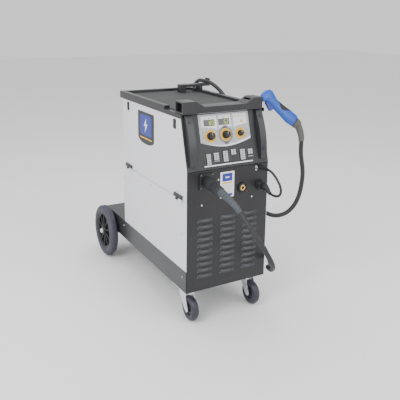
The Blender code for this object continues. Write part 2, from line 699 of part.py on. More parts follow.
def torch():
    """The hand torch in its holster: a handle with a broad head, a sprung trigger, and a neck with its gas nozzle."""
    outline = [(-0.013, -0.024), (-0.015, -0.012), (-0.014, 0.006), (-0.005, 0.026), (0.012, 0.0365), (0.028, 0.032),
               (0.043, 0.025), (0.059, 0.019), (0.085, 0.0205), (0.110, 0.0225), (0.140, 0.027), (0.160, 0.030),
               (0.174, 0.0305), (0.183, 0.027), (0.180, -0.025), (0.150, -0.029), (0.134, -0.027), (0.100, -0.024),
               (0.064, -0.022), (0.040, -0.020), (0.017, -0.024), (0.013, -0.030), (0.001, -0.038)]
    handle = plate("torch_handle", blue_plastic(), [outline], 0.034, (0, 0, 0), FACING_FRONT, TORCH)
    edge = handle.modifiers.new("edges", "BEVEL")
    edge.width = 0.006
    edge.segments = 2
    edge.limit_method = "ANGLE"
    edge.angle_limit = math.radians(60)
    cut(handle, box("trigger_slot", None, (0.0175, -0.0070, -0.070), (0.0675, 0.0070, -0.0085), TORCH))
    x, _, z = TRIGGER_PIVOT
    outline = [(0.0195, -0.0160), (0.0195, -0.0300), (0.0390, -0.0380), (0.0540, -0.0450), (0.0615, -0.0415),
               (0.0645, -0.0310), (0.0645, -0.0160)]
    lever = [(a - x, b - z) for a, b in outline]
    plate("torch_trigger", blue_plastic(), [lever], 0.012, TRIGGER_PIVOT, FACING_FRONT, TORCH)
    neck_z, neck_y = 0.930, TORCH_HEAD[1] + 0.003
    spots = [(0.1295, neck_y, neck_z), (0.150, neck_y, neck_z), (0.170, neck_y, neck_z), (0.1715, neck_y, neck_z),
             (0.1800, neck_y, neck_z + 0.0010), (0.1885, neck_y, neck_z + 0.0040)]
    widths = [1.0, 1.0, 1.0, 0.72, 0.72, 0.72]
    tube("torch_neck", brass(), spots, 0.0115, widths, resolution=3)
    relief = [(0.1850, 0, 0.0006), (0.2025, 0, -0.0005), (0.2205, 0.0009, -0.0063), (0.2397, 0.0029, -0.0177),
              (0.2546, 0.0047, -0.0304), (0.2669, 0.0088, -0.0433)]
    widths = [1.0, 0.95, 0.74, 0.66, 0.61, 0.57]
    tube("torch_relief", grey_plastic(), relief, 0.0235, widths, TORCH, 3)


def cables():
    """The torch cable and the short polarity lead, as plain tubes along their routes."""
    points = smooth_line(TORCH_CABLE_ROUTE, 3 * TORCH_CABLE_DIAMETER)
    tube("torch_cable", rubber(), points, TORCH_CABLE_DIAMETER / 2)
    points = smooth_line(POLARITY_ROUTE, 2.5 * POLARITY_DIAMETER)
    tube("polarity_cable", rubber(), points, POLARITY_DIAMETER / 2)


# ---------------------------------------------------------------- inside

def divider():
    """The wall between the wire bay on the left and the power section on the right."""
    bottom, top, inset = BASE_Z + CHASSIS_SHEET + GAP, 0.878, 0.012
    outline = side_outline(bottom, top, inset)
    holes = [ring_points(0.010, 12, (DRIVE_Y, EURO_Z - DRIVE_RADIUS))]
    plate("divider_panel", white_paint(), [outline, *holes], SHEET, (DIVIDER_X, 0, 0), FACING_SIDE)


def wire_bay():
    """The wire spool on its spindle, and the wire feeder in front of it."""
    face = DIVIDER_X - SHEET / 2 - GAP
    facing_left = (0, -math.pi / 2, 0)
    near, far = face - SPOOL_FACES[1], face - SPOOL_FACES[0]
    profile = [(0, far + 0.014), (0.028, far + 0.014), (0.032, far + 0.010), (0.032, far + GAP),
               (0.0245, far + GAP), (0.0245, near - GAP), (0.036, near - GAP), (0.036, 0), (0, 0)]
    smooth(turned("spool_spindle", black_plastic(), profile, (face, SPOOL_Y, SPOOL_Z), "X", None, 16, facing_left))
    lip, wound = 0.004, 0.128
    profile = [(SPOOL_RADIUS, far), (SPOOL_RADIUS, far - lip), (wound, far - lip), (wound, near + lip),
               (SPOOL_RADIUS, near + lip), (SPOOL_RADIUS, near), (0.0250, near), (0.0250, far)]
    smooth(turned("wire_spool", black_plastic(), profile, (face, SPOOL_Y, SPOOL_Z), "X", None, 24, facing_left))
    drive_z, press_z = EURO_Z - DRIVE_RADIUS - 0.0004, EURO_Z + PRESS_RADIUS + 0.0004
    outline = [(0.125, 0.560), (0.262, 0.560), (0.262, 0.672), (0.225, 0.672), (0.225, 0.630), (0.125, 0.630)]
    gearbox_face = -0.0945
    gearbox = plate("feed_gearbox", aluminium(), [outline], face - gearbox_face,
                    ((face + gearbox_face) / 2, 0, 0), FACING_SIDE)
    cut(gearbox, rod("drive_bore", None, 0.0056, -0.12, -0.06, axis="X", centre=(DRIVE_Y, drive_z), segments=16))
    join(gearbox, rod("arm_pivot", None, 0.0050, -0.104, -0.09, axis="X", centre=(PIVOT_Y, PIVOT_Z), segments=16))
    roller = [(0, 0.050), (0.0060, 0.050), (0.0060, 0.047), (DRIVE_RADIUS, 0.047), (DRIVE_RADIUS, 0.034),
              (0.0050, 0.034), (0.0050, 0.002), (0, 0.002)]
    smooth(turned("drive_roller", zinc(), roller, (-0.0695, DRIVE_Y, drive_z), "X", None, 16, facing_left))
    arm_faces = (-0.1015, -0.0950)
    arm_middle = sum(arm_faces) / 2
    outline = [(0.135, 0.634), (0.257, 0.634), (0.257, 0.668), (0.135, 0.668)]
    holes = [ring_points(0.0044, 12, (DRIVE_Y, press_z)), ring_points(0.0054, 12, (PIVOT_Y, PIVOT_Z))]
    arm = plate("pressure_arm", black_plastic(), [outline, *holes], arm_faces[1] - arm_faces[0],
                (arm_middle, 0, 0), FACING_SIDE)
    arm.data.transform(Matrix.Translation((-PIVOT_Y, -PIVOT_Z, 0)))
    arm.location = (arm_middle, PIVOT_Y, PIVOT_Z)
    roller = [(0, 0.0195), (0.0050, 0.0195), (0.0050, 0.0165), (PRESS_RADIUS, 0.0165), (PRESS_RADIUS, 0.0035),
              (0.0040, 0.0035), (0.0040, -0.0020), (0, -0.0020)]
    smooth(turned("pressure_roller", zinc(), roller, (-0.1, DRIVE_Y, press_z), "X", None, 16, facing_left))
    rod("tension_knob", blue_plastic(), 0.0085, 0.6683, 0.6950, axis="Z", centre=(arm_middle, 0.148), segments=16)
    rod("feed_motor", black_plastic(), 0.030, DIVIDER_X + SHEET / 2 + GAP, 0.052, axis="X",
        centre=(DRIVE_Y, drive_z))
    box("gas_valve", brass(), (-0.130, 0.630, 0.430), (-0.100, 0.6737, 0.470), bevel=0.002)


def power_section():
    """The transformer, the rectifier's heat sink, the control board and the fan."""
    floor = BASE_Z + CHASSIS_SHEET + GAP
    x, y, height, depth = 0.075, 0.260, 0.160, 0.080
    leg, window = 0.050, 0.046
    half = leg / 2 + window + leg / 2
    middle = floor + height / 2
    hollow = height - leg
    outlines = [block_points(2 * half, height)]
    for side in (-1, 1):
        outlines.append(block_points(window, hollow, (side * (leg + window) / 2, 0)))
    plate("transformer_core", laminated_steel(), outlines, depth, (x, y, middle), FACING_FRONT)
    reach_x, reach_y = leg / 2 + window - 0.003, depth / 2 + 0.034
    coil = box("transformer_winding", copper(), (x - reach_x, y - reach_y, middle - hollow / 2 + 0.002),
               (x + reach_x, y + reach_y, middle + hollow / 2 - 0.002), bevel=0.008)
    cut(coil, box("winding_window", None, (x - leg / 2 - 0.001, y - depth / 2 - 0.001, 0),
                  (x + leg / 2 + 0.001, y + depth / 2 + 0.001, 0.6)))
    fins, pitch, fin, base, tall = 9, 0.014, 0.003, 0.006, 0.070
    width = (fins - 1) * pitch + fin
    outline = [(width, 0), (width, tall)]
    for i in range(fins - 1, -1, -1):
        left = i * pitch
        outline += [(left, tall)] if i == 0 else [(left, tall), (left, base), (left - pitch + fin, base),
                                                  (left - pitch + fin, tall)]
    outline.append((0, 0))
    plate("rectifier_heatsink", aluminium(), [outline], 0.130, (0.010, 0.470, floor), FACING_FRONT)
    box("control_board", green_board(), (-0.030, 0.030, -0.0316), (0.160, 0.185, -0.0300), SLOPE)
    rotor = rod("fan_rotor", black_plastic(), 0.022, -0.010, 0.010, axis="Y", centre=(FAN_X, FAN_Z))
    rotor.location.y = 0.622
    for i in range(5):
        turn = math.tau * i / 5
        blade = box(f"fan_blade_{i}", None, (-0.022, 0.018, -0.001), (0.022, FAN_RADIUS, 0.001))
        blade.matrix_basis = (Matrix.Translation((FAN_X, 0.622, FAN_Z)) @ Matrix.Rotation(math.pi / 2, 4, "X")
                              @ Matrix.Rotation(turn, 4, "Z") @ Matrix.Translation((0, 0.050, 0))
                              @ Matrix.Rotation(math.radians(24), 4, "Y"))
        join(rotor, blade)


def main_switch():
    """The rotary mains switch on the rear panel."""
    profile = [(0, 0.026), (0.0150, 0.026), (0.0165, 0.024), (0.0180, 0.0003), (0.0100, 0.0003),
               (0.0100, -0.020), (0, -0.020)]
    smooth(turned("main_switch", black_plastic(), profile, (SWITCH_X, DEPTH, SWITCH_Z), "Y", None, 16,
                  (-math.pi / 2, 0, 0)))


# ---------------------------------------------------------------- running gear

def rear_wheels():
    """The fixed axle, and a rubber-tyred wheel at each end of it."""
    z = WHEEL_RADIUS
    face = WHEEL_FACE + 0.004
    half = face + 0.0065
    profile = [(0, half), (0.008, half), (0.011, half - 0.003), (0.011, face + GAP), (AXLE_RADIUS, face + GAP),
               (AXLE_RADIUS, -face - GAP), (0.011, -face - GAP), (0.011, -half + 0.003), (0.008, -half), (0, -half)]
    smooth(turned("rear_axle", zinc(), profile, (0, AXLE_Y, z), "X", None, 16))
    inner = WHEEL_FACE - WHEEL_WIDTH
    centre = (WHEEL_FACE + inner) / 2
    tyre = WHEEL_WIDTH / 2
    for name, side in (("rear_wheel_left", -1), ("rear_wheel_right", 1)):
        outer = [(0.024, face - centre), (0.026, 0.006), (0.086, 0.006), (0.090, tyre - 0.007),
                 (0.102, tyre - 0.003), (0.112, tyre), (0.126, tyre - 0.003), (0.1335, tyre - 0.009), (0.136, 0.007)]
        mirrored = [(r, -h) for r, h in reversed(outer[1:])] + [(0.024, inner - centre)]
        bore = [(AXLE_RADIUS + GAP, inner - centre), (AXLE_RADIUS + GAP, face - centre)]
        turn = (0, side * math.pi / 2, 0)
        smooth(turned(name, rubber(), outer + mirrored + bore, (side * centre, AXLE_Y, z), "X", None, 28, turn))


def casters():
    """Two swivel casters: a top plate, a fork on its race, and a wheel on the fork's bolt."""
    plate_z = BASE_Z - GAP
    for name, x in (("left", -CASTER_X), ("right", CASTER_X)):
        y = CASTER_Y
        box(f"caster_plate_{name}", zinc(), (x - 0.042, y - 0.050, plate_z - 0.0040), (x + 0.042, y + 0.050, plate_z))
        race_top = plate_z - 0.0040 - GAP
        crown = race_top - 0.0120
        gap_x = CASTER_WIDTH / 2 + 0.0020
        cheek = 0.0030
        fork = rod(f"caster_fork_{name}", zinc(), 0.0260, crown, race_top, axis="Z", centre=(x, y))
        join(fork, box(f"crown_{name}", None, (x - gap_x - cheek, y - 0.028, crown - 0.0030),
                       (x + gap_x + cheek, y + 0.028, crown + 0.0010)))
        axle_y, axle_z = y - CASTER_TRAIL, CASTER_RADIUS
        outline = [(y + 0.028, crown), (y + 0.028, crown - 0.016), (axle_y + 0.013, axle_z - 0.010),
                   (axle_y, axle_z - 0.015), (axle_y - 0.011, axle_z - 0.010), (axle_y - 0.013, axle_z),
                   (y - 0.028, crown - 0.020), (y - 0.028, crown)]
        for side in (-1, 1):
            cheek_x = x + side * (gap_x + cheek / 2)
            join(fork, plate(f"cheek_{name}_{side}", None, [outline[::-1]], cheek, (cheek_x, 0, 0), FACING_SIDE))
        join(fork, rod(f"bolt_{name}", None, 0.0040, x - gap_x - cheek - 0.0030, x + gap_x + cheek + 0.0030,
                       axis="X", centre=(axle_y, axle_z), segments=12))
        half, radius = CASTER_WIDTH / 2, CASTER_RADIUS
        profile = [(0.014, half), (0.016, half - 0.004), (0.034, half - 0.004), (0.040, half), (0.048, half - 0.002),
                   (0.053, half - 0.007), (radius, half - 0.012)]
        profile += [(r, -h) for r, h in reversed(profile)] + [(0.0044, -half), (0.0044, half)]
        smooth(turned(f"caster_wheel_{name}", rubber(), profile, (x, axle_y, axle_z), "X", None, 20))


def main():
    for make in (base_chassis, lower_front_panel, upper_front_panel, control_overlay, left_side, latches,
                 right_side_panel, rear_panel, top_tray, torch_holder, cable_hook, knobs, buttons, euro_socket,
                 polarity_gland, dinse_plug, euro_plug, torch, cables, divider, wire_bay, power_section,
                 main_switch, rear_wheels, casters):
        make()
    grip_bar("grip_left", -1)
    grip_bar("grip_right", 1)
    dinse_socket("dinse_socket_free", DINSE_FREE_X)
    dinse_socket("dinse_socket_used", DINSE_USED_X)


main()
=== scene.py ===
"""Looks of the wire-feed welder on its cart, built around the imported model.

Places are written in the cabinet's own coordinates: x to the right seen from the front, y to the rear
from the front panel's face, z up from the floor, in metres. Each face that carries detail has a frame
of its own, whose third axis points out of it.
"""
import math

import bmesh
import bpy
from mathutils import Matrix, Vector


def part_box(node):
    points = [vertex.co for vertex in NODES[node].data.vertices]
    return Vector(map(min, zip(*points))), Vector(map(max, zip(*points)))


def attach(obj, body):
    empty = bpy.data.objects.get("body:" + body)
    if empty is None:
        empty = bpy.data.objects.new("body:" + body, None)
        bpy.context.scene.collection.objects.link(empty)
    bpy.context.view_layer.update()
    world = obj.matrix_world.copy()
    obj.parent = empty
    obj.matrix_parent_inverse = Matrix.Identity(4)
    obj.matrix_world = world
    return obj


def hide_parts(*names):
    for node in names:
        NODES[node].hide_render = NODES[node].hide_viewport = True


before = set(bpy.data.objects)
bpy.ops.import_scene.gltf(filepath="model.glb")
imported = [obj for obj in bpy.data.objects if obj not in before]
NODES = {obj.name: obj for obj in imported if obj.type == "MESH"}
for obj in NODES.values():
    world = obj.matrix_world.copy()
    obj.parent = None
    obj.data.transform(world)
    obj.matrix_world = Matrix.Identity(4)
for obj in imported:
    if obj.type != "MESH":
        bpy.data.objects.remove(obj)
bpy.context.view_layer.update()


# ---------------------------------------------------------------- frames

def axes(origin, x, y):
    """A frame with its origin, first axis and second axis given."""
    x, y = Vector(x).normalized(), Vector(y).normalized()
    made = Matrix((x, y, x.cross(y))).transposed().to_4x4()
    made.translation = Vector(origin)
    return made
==
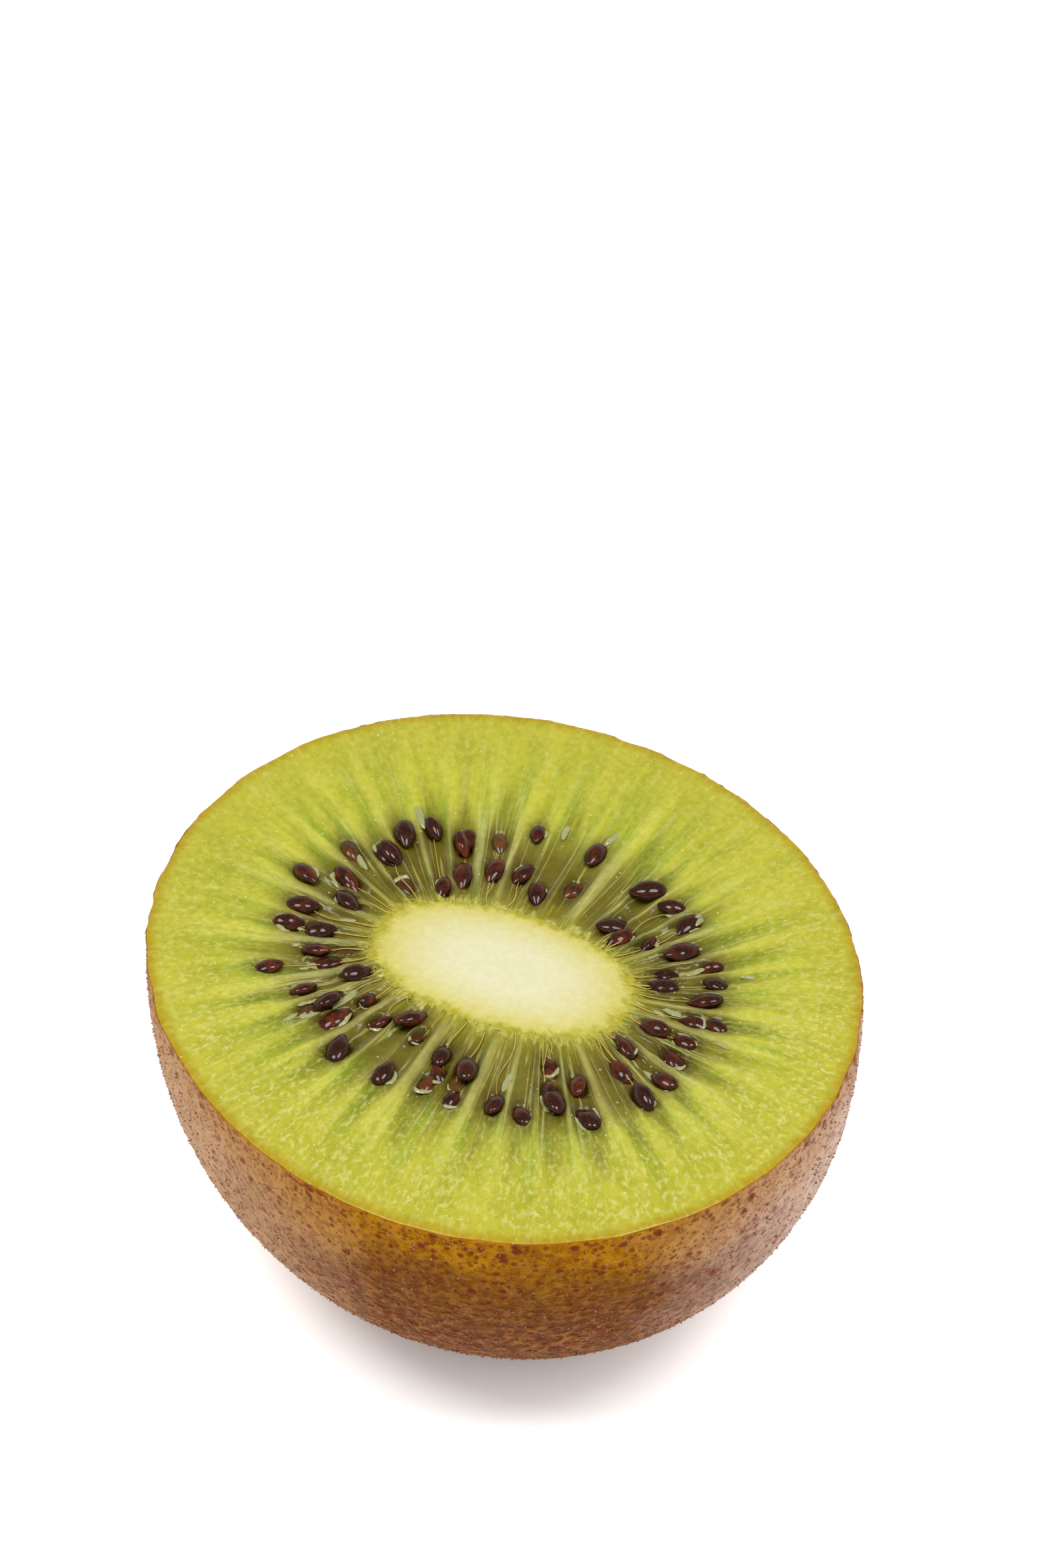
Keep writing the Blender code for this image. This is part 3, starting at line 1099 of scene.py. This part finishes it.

#### What you will do:
Quote only the lines running from the line that holds "if empty is" to the line that holds "obj.matrix_parent_inverse = Matrix.Identity(4)", both ends included.

#### Correct output:
    if empty is None:
        empty = bpy.data.objects.new("body:" + body, None)
        bpy.context.scene.collection.objects.link(empty)
    bpy.context.view_layer.update()
    world = obj.matrix_world.copy()
    obj.parent = empty
    obj.matrix_parent_inverse = Matrix.Identity(4)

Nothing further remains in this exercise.